The next several days our platoon was involved in section and platoon level rehearsals, patrolling basics, advance to contact, building defensive positions in Forward Operation Base CUSTER (inside of Custer State Park) where we were stationed, scouting locations for Observation Posts and possible routes of attack into the FOB. We were also tasked by the American Command Sergeant Major to be the Quick Reaction Force (QRF) for threats against the FOB, which had approximately 500 people occupying it.

Throughout the following days ahead we had the opportunity to cross train with other units in the CF, U.S. Army, as well as the Danish military extensively. The Danes were so impressed with how the Canadian Infantry ran their dismounted patrol lanes and Close-Quarter Battle kill house scenarios that we were invited back three times to run the kill house scenarios with the KOCR and Royal Canadian Engineers (both Primary Reserve Engineers and Regular Force). We also had personnel from the Royal Canadian Corps of Signals and U.S. Air Force attached to our platoon. Our platoon even adopted the “Danish T” approach to advancing to our objectives in one scenario.

We conducted presence and reconnaissance patrols, acted as Opposing Force (OpFor), and continued to be QRF for the duration of the exercise, we even employed PsyOps elements into one of our kill house scenarios. Between the tornado touch down 5 miles away from the FOB, the point blank lightning strikes, heat, and eating American MREs, there wasn't a dull day during Exercise GOLDEN COYOTE. I personally learned a lot as a first-time Section Commander and got excellent coaching from the senior NCOs.
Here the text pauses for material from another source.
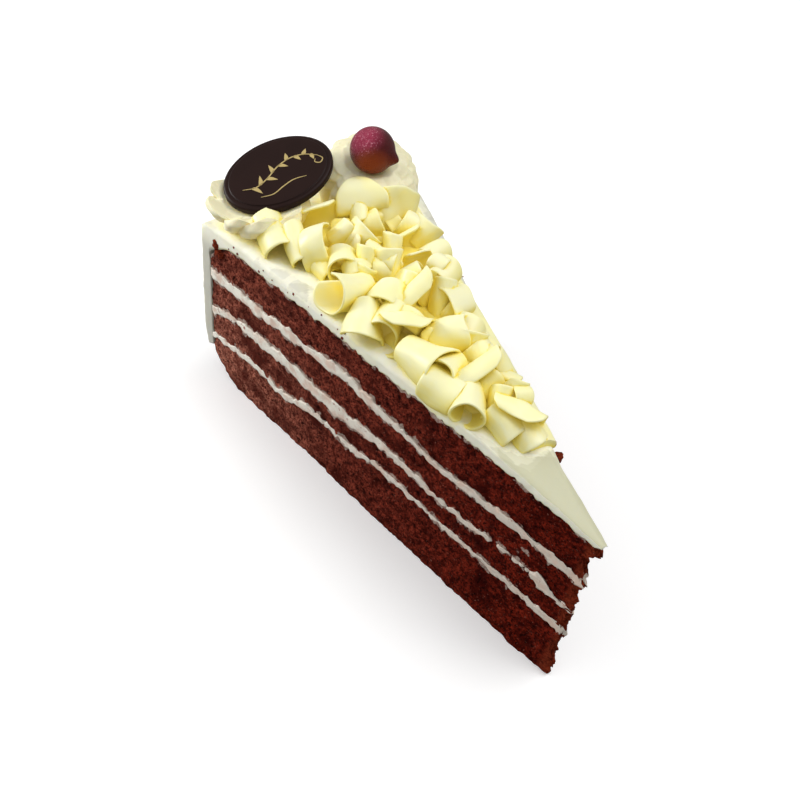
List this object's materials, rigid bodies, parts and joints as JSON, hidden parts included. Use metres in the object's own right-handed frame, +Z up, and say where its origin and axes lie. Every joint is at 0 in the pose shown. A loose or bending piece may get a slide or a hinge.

The training was interesting and a challenge, definitely not something I could have experienced anywhere else but with The Calgary Highlanders and the CF. Like the first blast of hot air walking off the plane at Ellsworth AFB or that blast of heat from the opening oven door, the closing of Ex GOLDEN COYOTE  as a whole felt like the cookies cooling on the proverbial baking tray, fresh and delicious.